**EXERCISE DESCRIPTION:** Please copy the lines below exactly, from the first one through the line showing "steps: How many points each arc has.".

**RECORDED INFORMATION:**
::::::
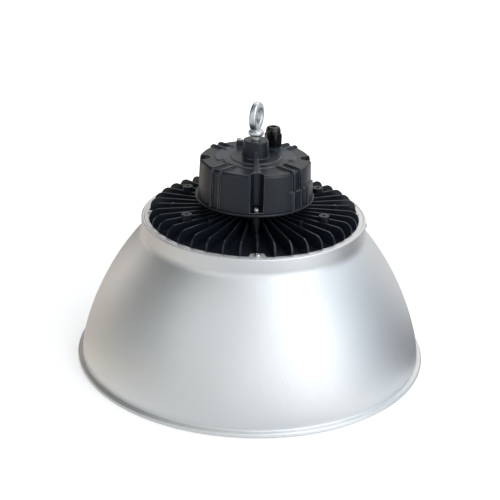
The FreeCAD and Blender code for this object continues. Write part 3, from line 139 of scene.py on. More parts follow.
def rounded(corners: Sequence[Sequence[float]], steps: int = 5) -> np.ndarray:
    """Return an outline whose corners are rounded.

    A corner (x, y, r) becomes an arc of radius r that touches both of its runs. The arc's centre
    lies on the corner's bisector, at r over the sine of half the corner's angle.

    Args:
        corners: The corners in order, each with its radius. The first and last stay sharp.
        steps: How many points each arc has.

    Returns:
        An array of shape (n, 2).
    """
    table = np.asarray(corners, float)
    place, radius = table[:, :2], table[:, 2]
    parts = [place[:1]]
    for before, here, after, r in zip(place, place[1:], place[2:], radius[1:]):
        if r <= 0:
            parts.append(here[None])
            continue
        back = (before - here) / np.linalg.norm(before - here)
        ahead = (after - here) / np.linalg.norm(after - here)
        half = math.acos(np.clip(back @ ahead, -1, 1)) / 2
        bisector = (back + ahead) / np.linalg.norm(back + ahead)
        centre = here + bisector * r / math.sin(half)
        first = here + back * r / math.tan(half) - centre
        last = here + ahead * r / math.tan(half) - centre
        turn = math.atan2(first[0] * last[1] - first[1] * last[0], first @ last)
        angle = math.atan2(first[1], first[0]) + np.linspace(0, turn, steps)
        parts.append(centre + r * np.column_stack([np.cos(angle), np.sin(angle)]))
    return np.vstack([*parts, place[-1:]])


def spun(angle: np.ndarray, radius: np.ndarray, height: np.ndarray) -> np.ndarray:
    """Return the points (r cos a, r sin a, z), with a row for each angle a in radians."""
    angle, radius, height = np.broadcast_arrays(angle[:, None], radius, height)
    return np.stack([radius * np.cos(angle), radius * np.sin(angle), height], axis=-1)


def lathe(profile: np.ndarray, turns: int) -> Grid:
    """Return a surface of revolution about the vertical axis.

    Args:
        profile: Points of radius and height, shape (n, 2).
        turns: How many angles it takes.
    """
    angle = np.linspace(0, 2 * np.pi, turns, endpoint=False)
    return Grid(spun(angle, profile[:, 0], profile[:, 1]), closed_rows=True)


def moved(grid: Grid, offset: Sequence[float], turn: float = 0.0) -> Grid:
    """Return the grid turned about the vertical axis by an angle in degrees, then moved."""
    c, s = math.cos(math.radians(turn)), math.sin(math.radians(turn))
    spin = np.array([[c, s, 0], [-s, c, 0], [0, 0, 1]])
    return Grid(grid.points @ spin + np.asarray(offset), grid.closed_rows, grid.closed_columns)


def mesh_object(name: str, grids: Sequence[Grid], sharp_angle: float = 35.0) -> Object:
    """Join grids into one mesh object with closed poles and outward faces.

    Args:
        name: The object's name.
        grids: The surfaces, in metres.
        sharp_angle: Edges that bend more than this, in degrees, stay sharp.

    Returns:
        The new object, at the origin and unturned.
    """
    offsets = np.cumsum([0] + [grid.points.shape[0] * grid.points.shape[1] for grid in grids])
    vertices = np.vstack([grid.points.reshape(-1, 3) for grid in grids])
    faces = np.vstack([grid.faces() + start for grid, start in zip(grids, offsets)])
    mesh = bpy.data.meshes.new(name)
    mesh.from_pydata(vertices.tolist(), [], faces.tolist())
    tidy_mesh(mesh)
    shade_by_angle(mesh, sharp_angle)
    return linked(name, mesh)


def linked(name: str, data: bpy.types.ID) -> Object:
    """Return a new object that shows the data, at the origin and unturned, in the scene."""
    obj = bpy.data.objects.new(name, data)
    bpy.context.scene.collection.objects.link(obj)
    return obj


def tidy_mesh(mesh: Mesh) -> None:
    """Merge points that lie together, and turn every closed shell's faces outwards."""
    work = bmesh.new()
    work.from_mesh(mesh)
    bmesh.ops.remove_doubles(work, verts=work.verts, dist=MERGE_GAP)
    bmesh.ops.dissolve_degenerate(work, edges=work.edges, dist=MERGE_GAP)
    bmesh.ops.recalc_face_normals(work, faces=work.faces)
    work.to_mesh(mesh)
    work.free()


def cast_copy(node: Object, name: str, edge: float, clamp: bool) -> Object:
    """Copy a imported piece, join its triangles into whole faces and round its sharp edges.

    Args:
        node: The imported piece, which stays as it is.
        name: The copy's name.
        edge: The width of the rounded edge, in metres.
        clamp: Whether the smallest face limits the rounding everywhere.

    Returns:
        The copy, at the origin and unturned, with its rounding applied.
    """
    mesh = node.data.copy()
    mesh.name = name
    work = bmesh.new()
    work.from_mesh(mesh)
    bmesh.ops.remove_doubles(work, verts=work.verts, dist=WELD_GAP)
    flat = math.radians(FLAT_ANGLE)
    bmesh.ops.dissolve_limit(work, angle_limit=flat, verts=work.verts, edges=work.edges)
    work.to_mesh(mesh)
    work.free()
    mesh.shade_smooth()
    while len(mesh.materials) < 2:
        mesh.materials.append(None)
    obj = linked(name, mesh)
    bevel = obj.modifiers.new("rounded_edges", "BEVEL")
    bevel.material = 1
    bevel.width = edge
    bevel.segments = 2
    bevel.limit_method = "ANGLE"
    bevel.angle_limit = math.radians(CORNER_ANGLE)
    bevel.use_clamp_overlap = clamp
    obj.modifiers.new("even_shading", "WEIGHTED_NORMAL")
    apply_modifiers(obj)
    mark_edges(obj.data)
    return obj


def mark_edges(mesh: Mesh) -> None:
    """Write 1 on the rounded faces and 0 on the others, as the mesh's own attribute."""
    index = np.empty(len(mesh.polygons), dtype=np.int32)
    mesh.polygons.foreach_get("material_index", index)
    attribute = mesh.attributes.new(EDGE, "FLOAT", "FACE")
    attribute.data.foreach_set("value", (index == 1).astype(np.float32))
    mesh.polygons.foreach_set("material_index", np.zeros_like(index))


def apply_modifiers(obj: Object) -> Object:
    """Put the finished shape of an object's modifiers into its own mesh, and return the object."""
    graph = bpy.context.evaluated_depsgraph_get()
    graph.update()
    whole = bpy.data.meshes.new_from_object(obj.evaluated_get(graph), depsgraph=graph)
    obj.modifiers.clear()
    obj.data = whole
    return obj


def shade_by_angle(mesh: Mesh, angle: float) -> None:
    """Shade the mesh smooth, apart from edges that bend more than the angle in degrees."""
    mesh.shade_smooth()
    mesh.set_sharp_from_angle(angle=math.radians(angle))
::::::
**WRITTEN RESPONSE:**
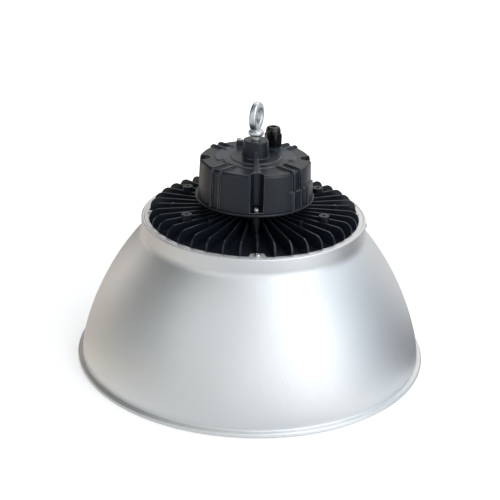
The FreeCAD and Blender code for this object continues. Write part 3, from line 139 of scene.py on. More parts follow.
def rounded(corners: Sequence[Sequence[float]], steps: int = 5) -> np.ndarray:
    """Return an outline whose corners are rounded.

    A corner (x, y, r) becomes an arc of radius r that touches both of its runs. The arc's centre
    lies on the corner's bisector, at r over the sine of half the corner's angle.

    Args:
        corners: The corners in order, each with its radius. The first and last stay sharp.
        steps: How many points each arc has.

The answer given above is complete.